→ Source material:
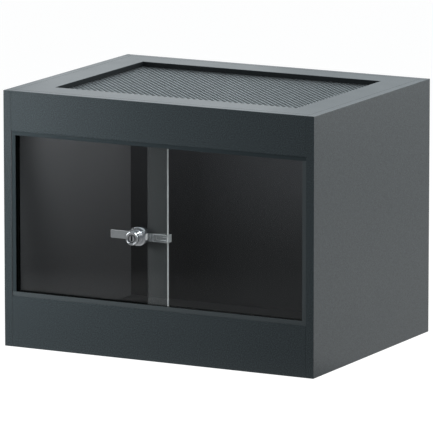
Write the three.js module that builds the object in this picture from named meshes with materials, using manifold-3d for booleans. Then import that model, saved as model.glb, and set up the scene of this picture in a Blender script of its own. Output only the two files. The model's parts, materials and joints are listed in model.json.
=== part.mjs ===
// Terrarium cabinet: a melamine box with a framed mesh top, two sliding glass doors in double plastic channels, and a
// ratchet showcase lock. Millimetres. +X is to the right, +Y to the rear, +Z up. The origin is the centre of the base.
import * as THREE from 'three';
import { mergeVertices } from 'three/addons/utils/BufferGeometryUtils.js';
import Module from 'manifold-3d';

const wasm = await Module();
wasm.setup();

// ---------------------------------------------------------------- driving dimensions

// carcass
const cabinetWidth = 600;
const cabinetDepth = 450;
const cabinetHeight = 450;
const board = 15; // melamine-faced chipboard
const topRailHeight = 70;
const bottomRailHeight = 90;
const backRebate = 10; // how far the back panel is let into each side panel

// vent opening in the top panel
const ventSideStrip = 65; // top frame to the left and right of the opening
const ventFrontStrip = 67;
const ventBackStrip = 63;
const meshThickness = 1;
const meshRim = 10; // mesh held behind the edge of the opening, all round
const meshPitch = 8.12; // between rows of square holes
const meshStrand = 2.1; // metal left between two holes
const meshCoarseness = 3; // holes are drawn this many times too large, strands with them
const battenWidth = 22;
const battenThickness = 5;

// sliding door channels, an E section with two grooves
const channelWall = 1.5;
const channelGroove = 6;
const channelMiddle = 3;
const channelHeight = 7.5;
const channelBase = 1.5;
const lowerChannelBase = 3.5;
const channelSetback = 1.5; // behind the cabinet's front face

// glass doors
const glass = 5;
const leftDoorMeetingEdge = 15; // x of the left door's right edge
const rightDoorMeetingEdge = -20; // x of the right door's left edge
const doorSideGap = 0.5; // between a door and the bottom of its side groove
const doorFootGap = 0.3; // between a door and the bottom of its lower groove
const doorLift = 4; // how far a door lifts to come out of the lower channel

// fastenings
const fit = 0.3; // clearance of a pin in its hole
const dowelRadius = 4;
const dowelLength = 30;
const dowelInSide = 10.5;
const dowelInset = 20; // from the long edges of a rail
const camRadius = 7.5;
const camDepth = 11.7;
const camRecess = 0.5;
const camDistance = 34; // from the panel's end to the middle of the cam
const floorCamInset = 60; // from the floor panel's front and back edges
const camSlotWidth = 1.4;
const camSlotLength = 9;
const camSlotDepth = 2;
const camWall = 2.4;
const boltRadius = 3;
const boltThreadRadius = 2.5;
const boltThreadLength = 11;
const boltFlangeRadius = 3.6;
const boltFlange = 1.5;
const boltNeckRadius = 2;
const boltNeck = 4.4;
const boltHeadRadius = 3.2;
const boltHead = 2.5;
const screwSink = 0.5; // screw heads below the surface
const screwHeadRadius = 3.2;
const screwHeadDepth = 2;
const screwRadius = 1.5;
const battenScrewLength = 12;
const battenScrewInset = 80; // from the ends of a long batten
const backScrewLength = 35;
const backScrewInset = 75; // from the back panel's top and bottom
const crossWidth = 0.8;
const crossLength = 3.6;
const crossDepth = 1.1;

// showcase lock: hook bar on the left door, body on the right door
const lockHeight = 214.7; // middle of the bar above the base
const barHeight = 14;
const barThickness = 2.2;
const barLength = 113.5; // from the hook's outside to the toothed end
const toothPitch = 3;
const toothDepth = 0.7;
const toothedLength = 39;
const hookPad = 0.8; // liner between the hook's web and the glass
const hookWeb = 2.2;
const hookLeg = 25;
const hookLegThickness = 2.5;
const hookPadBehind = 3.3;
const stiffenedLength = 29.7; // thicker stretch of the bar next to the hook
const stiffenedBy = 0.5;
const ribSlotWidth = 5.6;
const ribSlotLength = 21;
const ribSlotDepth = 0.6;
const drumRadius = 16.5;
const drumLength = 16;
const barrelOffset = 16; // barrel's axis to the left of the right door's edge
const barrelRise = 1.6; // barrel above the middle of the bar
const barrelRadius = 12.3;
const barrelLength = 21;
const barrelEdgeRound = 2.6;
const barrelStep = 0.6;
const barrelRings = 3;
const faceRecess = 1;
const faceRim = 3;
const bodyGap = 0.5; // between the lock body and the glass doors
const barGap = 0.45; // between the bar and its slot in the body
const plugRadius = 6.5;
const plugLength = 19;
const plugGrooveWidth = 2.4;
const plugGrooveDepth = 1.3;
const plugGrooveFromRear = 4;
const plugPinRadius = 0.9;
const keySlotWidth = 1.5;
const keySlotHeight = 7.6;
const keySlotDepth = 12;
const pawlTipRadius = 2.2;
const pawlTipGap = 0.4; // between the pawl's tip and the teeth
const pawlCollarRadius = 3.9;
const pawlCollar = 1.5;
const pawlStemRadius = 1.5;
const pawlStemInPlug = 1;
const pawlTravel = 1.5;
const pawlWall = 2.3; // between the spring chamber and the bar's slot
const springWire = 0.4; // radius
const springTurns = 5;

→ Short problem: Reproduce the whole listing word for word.

→ Solution for this task:
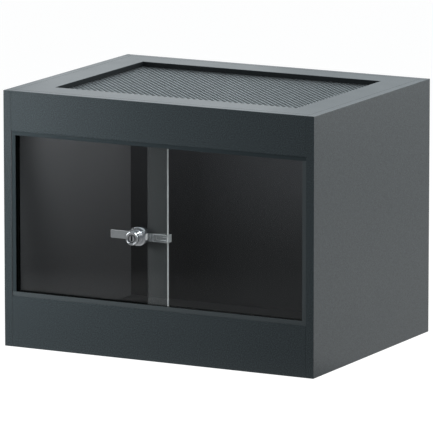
Write the three.js module that builds the object in this picture from named meshes with materials, using manifold-3d for booleans. Then import that model, saved as model.glb, and set up the scene of this picture in a Blender script of its own. Output only the two files. The model's parts, materials and joints are listed in model.json.
=== part.mjs ===
// Terrarium cabinet: a melamine box with a framed mesh top, two sliding glass doors in double plastic channels, and a
// ratchet showcase lock. Millimetres. +X is to the right, +Y to the rear, +Z up. The origin is the centre of the base.
import * as THREE from 'three';
import { mergeVertices } from 'three/addons/utils/BufferGeometryUtils.js';
import Module from 'manifold-3d';

const wasm = await Module();
wasm.setup();

// ---------------------------------------------------------------- driving dimensions

// carcass
const cabinetWidth = 600;
const cabinetDepth = 450;
const cabinetHeight = 450;
const board = 15; // melamine-faced chipboard
const topRailHeight = 70;
const bottomRailHeight = 90;
const backRebate = 10; // how far the back panel is let into each side panel

// vent opening in the top panel
const ventSideStrip = 65; // top frame to the left and right of the opening
const ventFrontStrip = 67;
const ventBackStrip = 63;
const meshThickness = 1;
const meshRim = 10; // mesh held behind the edge of the opening, all round
const meshPitch = 8.12; // between rows of square holes
const meshStrand = 2.1; // metal left between two holes
const meshCoarseness = 3; // holes are drawn this many times too large, strands with them
const battenWidth = 22;
const battenThickness = 5;

// sliding door channels, an E section with two grooves
const channelWall = 1.5;
const channelGroove = 6;
const channelMiddle = 3;
const channelHeight = 7.5;
const channelBase = 1.5;
const lowerChannelBase = 3.5;
const channelSetback = 1.5; // behind the cabinet's front face

// glass doors
const glass = 5;
const leftDoorMeetingEdge = 15; // x of the left door's right edge
const rightDoorMeetingEdge = -20; // x of the right door's left edge
const doorSideGap = 0.5; // between a door and the bottom of its side groove
const doorFootGap = 0.3; // between a door and the bottom of its lower groove
const doorLift = 4; // how far a door lifts to come out of the lower channel

// fastenings
const fit = 0.3; // clearance of a pin in its hole
const dowelRadius = 4;
const dowelLength = 30;
const dowelInSide = 10.5;
const dowelInset = 20; // from the long edges of a rail
const camRadius = 7.5;
const camDepth = 11.7;
const camRecess = 0.5;
const camDistance = 34; // from the panel's end to the middle of the cam
const floorCamInset = 60; // from the floor panel's front and back edges
const camSlotWidth = 1.4;
const camSlotLength = 9;
const camSlotDepth = 2;
const camWall = 2.4;
const boltRadius = 3;
const boltThreadRadius = 2.5;
const boltThreadLength = 11;
const boltFlangeRadius = 3.6;
const boltFlange = 1.5;
const boltNeckRadius = 2;
const boltNeck = 4.4;
const boltHeadRadius = 3.2;
const boltHead = 2.5;
const screwSink = 0.5; // screw heads below the surface
const screwHeadRadius = 3.2;
const screwHeadDepth = 2;
const screwRadius = 1.5;
const battenScrewLength = 12;
const battenScrewInset = 80; // from the ends of a long batten
const backScrewLength = 35;
const backScrewInset = 75; // from the back panel's top and bottom
const crossWidth = 0.8;
const crossLength = 3.6;
const crossDepth = 1.1;

// showcase lock: hook bar on the left door, body on the right door
const lockHeight = 214.7; // middle of the bar above the base
const barHeight = 14;
const barThickness = 2.2;
const barLength = 113.5; // from the hook's outside to the toothed end
const toothPitch = 3;
const toothDepth = 0.7;
const toothedLength = 39;
const hookPad = 0.8; // liner between the hook's web and the glass
const hookWeb = 2.2;
const hookLeg = 25;
const hookLegThickness = 2.5;
const hookPadBehind = 3.3;
const stiffenedLength = 29.7; // thicker stretch of the bar next to the hook
const stiffenedBy = 0.5;
const ribSlotWidth = 5.6;
const ribSlotLength = 21;
const ribSlotDepth = 0.6;
const drumRadius = 16.5;
const drumLength = 16;
const barrelOffset = 16; // barrel's axis to the left of the right door's edge
const barrelRise = 1.6; // barrel above the middle of the bar
const barrelRadius = 12.3;
const barrelLength = 21;
const barrelEdgeRound = 2.6;
const barrelStep = 0.6;
const barrelRings = 3;
const faceRecess = 1;
const faceRim = 3;
const bodyGap = 0.5; // between the lock body and the glass doors
const barGap = 0.45; // between the bar and its slot in the body
const plugRadius = 6.5;
const plugLength = 19;
const plugGrooveWidth = 2.4;
const plugGrooveDepth = 1.3;
const plugGrooveFromRear = 4;
const plugPinRadius = 0.9;
const keySlotWidth = 1.5;
const keySlotHeight = 7.6;
const keySlotDepth = 12;
const pawlTipRadius = 2.2;
const pawlTipGap = 0.4; // between the pawl's tip and the teeth
const pawlCollarRadius = 3.9;
const pawlCollar = 1.5;
const pawlStemRadius = 1.5;
const pawlStemInPlug = 1;
const pawlTravel = 1.5;
const pawlWall = 2.3; // between the spring chamber and the bar's slot
const springWire = 0.4; // radius
const springTurns = 5;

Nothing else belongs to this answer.